We log narrowing outcomes for URLs because it's the only way to debug weird shared links:

txt
[tips] narrow=query.page raw="-1" result=clamp value=1 reason=outOfRange
[tips] narrow=query.sort raw="" result=drop reason=empty

Narrowing isn't just for TS; it's product behavior.

Mei Tan
Jun 18, 2023 · 06:18 PM

Type guards are fine if they're tiny and centralized.

What breaks is when each component narrows slightly differently and you get inconsistent behavior across routes.

Jun Park
Jul 07, 2023 · 07:07 AM

Concrete alternative: use asserts to fail fast in dev and fallback in prod.

If you only fallback, you may never notice the boundary drift until users do.

Rowan Pierce
Jul 09, 2023 · 09:30 AM

This is what we do too: throw in dev, lane=error + evidence in prod.

Nina Kapoor
Jul 19, 2023 · 07:19 PM

Long-form: narrowing is a drift policy.

If you normalize query params, you are picking winners: clamp vs drop vs error lane.
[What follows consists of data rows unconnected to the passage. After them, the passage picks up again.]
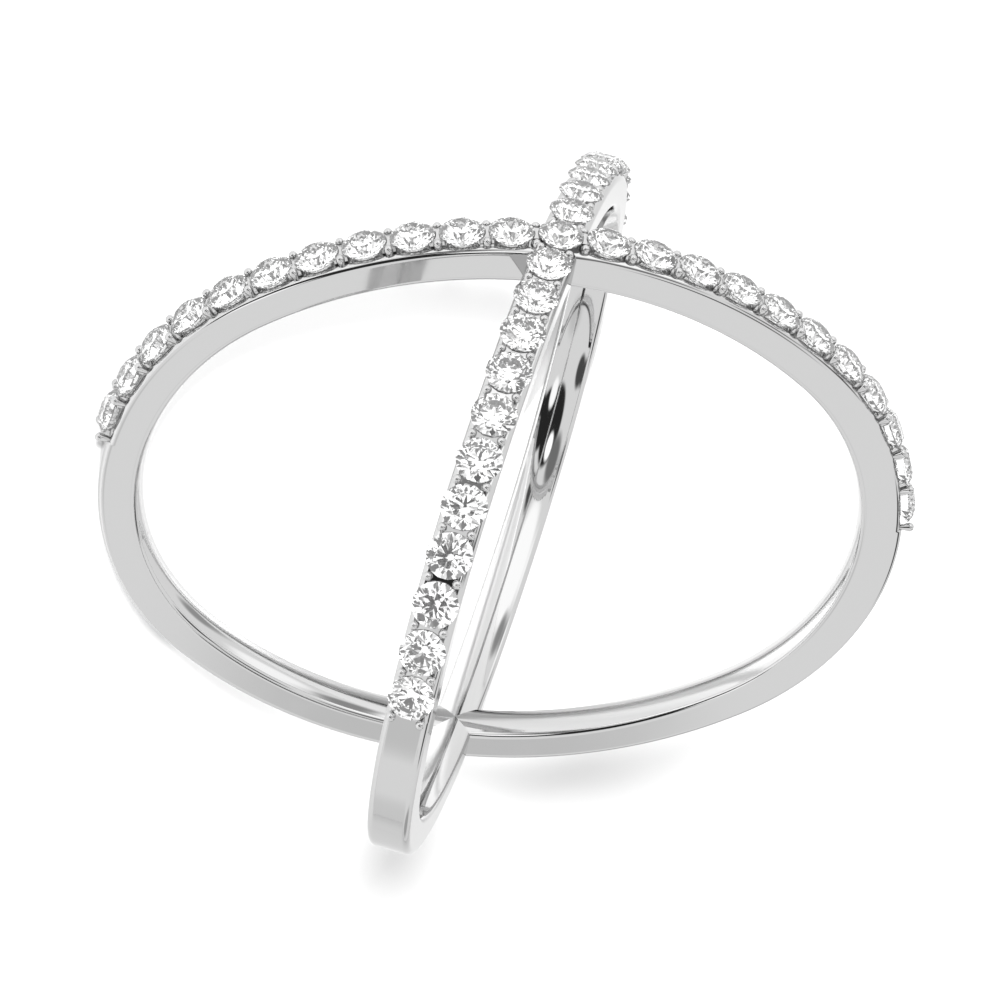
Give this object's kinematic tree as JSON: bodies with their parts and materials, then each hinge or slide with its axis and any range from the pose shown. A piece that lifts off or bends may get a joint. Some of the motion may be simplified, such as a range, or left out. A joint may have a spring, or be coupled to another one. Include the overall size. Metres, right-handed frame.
{
  "type": "crossover ring",
  "caption": "Finger ring of two slim tilted loops that cross at the front and the back, with rows of small round stones held by shared prongs over the front half.",
  "frame": {"origin": "middle of the finger hole, on its axis and halfway along it", "axes": "+Z along the finger hole, -Y towards the crossing with the centre stone, +X to the side where the low end of one loop and the high end of the other lie"},
  "size_m": [0.0206, 0.0201, 0.0158],
  "materials": {
    "white_gold": "polished white gold",
    "diamond": "clear cut and polished"
  },
  "bodies": {
    "root": {"band": "white_gold", "stone_centre": "diamond", "stone_left_1": "diamond", "stone_left_2": "diamond", "stone_left_3": "diamond", "stone_left_4": "diamond", "stone_left_5": "diamond", "stone_left_6": "diamond", "stone_left_7": "diamond", "stone_left_8": "diamond", "stone_left_9": "diamond", "stone_left_10": "diamond", "stone_left_11": "diamond", "stone_right_1": "diamond", "stone_right_2": "diamond", "stone_right_3": "diamond", "stone_right_4": "diamond", "stone_right_5": "diamond", "stone_right_6": "diamond", "stone_right_7": "diamond", "stone_right_8": "diamond", "stone_right_9": "diamond", "stone_right_10": "diamond", "stone_right_11": "diamond", "stone_front_1": "diamond", "stone_front_2": "diamond", "stone_front_3": "diamond", "stone_front_4": "diamond", "stone_front_5": "diamond", "stone_front_6": "diamond", "stone_front_7": "diamond", "stone_front_8": "diamond", "stone_front_9": "diamond", "stone_front_10": "diamond", "stone_front_11": "diamond", "stone_rear_1": "diamond", "stone_rear_2": "diamond", "stone_rear_3": "diamond", "stone_rear_4": "diamond", "stone_rear_5": "diamond", "stone_rear_6": "diamond", "stone_rear_7": "diamond", "stone_rear_8": "diamond", "stone_rear_9": "diamond", "stone_rear_10": "diamond", "stone_rear_11": "diamond"}
  },
  "joints": []
}
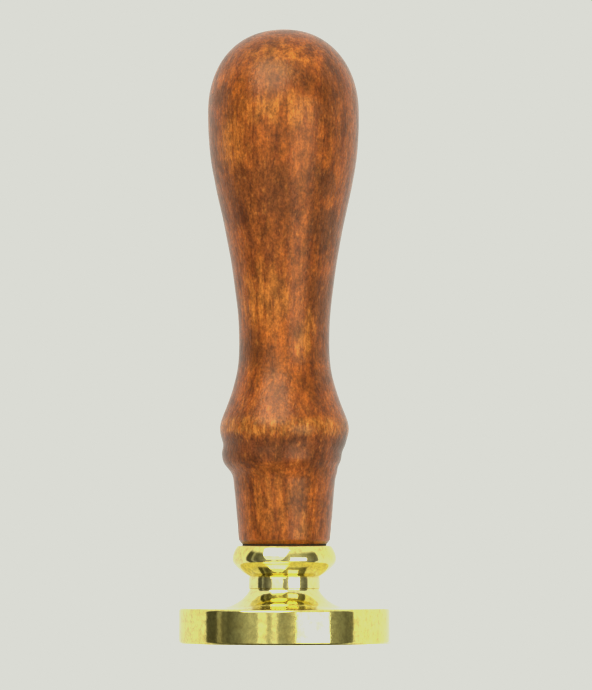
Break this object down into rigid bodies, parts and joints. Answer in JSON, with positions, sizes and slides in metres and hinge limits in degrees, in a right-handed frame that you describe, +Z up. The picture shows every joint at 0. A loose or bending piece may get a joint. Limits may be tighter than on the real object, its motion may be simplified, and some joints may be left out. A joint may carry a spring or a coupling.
{
  "type": "wax seal stamp",
  "caption": "Sealing-wax hand stamp: a turned wooden handle that unscrews, over a thin washer, from a turned brass head with an engraved round face.",
  "frame": {"origin": "centre of the stamping face, the face the stamp stands on", "axes": "+Z up the handle, along the turning axis of every piece; +X to the right and +Y away, seen from the front"},
  "size_m": [0.03, 0.03, 0.0871],
  "materials": {
    "polished_brass": "turned and polished",
    "plated_steel": "bright zinc plate",
    "black_washer": "matt",
    "stained_wood": "stained and satin lacquered"
  },
  "bodies": {
    "head": {"brass_head": "polished_brass", "threaded_stud": "plated_steel"},
    "washer": {"washer": "black_washer"},
    "handle": {"wooden_handle": "stained_wood", "threaded_insert": "plated_steel"}
  },
  "joints": [
    {"name": "unscrew_turn", "type": "hinge", "parent": "head", "child": "washer", "pos_m": [0, 0, 0.01385], "axis": [0, 0, 1], "range_deg": [0, 3600]},
    {"name": "unscrew_lift", "type": "slide", "parent": "washer", "child": "handle", "axis": [0, 0, 1], "range_m": [0, 0.01]}
  ],
  "couplings": [
    {"joint": "unscrew_lift", "follows": "unscrew_turn", "m_per_rad": 0.00015915}
  ]
}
Those decisions should be explicit and reviewable, not embedded in random Number() calls.

Grace McCoy
Aug 21, 2023 · 09:21 PM

Docs tie-in: narrowing pairs with routing/state docs when you treat boundaries as contracts.

Related: TypeScript and Types and Routing and Navigation.

Lina Ortega
Sep 12, 2023 · 12:12 PM

Short take: the best narrowing is the one you don't have to repeat.

Evan Brooks
Oct 18, 2023 · 06:18 PM

We banned parsing in components and it solved most inconsistencies.
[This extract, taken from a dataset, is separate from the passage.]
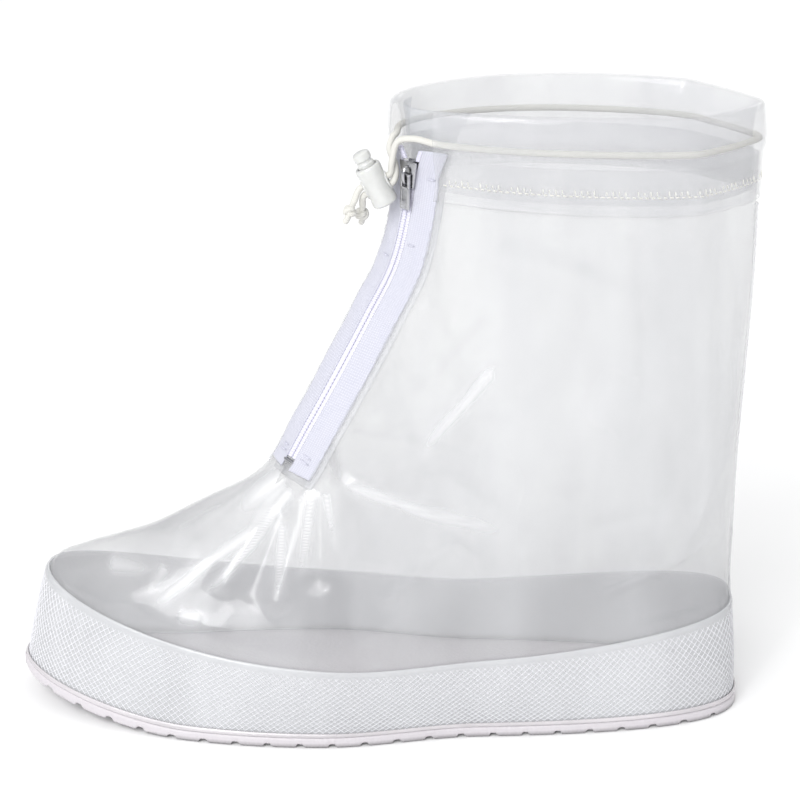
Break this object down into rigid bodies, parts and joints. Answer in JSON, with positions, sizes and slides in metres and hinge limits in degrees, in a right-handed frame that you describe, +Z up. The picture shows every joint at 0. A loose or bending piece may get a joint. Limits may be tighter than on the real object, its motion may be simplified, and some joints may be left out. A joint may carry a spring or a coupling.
{
  "type": "rain cover for a shoe",
  "caption": "Boot-high see-through rain cover worn over a shoe: hollow film upper, mesh band round the foot, grooved sole, front zip with pull, and a drawcord hem with a cord lock.",
  "frame": {"origin": "middle of the cover's length and width on the ground it stands on", "axes": "+X from toe to heel, +Y to the wearer's right, +Z up out of the top opening"},
  "size_m": [0.2898, 0.0994, 0.2487],
  "materials": {
    "clear_film": "clear glossy film",
    "mesh_film": "embossed white mesh under clear film",
    "white_sole": "satin white",
    "white_tape": "woven, white",
    "bright_metal": "polished",
    "white_cord": "braided",
    "milky_plastic": "milky, half clear"
  },
  "bodies": {
    "cover": {"upper_panel_left": "clear_film", "upper_panel_right": "clear_film", "back_seam": "clear_film", "rand": "mesh_film", "outsole": "white_sole", "hem_casing": "clear_film", "zip_gusset": "clear_film", "zip_tape_left": "white_tape", "zip_tape_right": "white_tape", "zip_chain": "white_tape", "zip_teeth_left": "white_tape", "zip_teeth_right": "white_tape", "zip_slider": "bright_metal", "zip_bottom_stop": "bright_metal", "cord_lock_barrel": "milky_plastic", "drawcord": "white_cord", "cord_knot_left": "white_cord", "cord_knot_right": "white_cord"},
    "pull": {"zip_pull": "bright_metal"},
    "lock_button": {"cord_lock_button": "milky_plastic"}
  },
  "joints": [
    {"name": "pull_hinge", "type": "hinge", "parent": "cover", "child": "pull", "pos_m": [0.00891, -0.01678, 0.22197], "axis": [-0.6804, 0.7328, 0.0112], "range_deg": [0, 165]},
    {"name": "button_press", "type": "slide", "parent": "cover", "child": "lock_button", "axis": [0.454, 0, -0.891], "range_m": [0, 0.0025], "stiffness_N_per_m": 300, "springref_m": -0.001}
  ]
}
Route docs parse, normalize, and then the rest of the app consumes the contract shape.

Ibrahim Saleh
Nov 10, 2023 · 10:10 AM

Counterpoint: local guards are fine for local state, not for boundary state.

If it's coming from URL/network/user input, narrowing should be centralized.

Anika Sharma
Nov 30, 2023 · 06:06 AM

We write unit tests for normalization rules. It's cheap and it prevents subtle regressions.

If narrowing is product behavior, it deserves tests.

Salma Qureshi
Dec 22, 2023 · 10:22 PM

If you change narrowing behavior, log it. Otherwise link debugging becomes archaeology.

Dmitri Kline
Dec 29, 2023 · 11:23 PM

Takeaway: narrowing is where types become policy. Treat it as a boundary contract and keep it observable.

If you keep it implicit, you'll end up with inconsistent behavior that types can't save you from.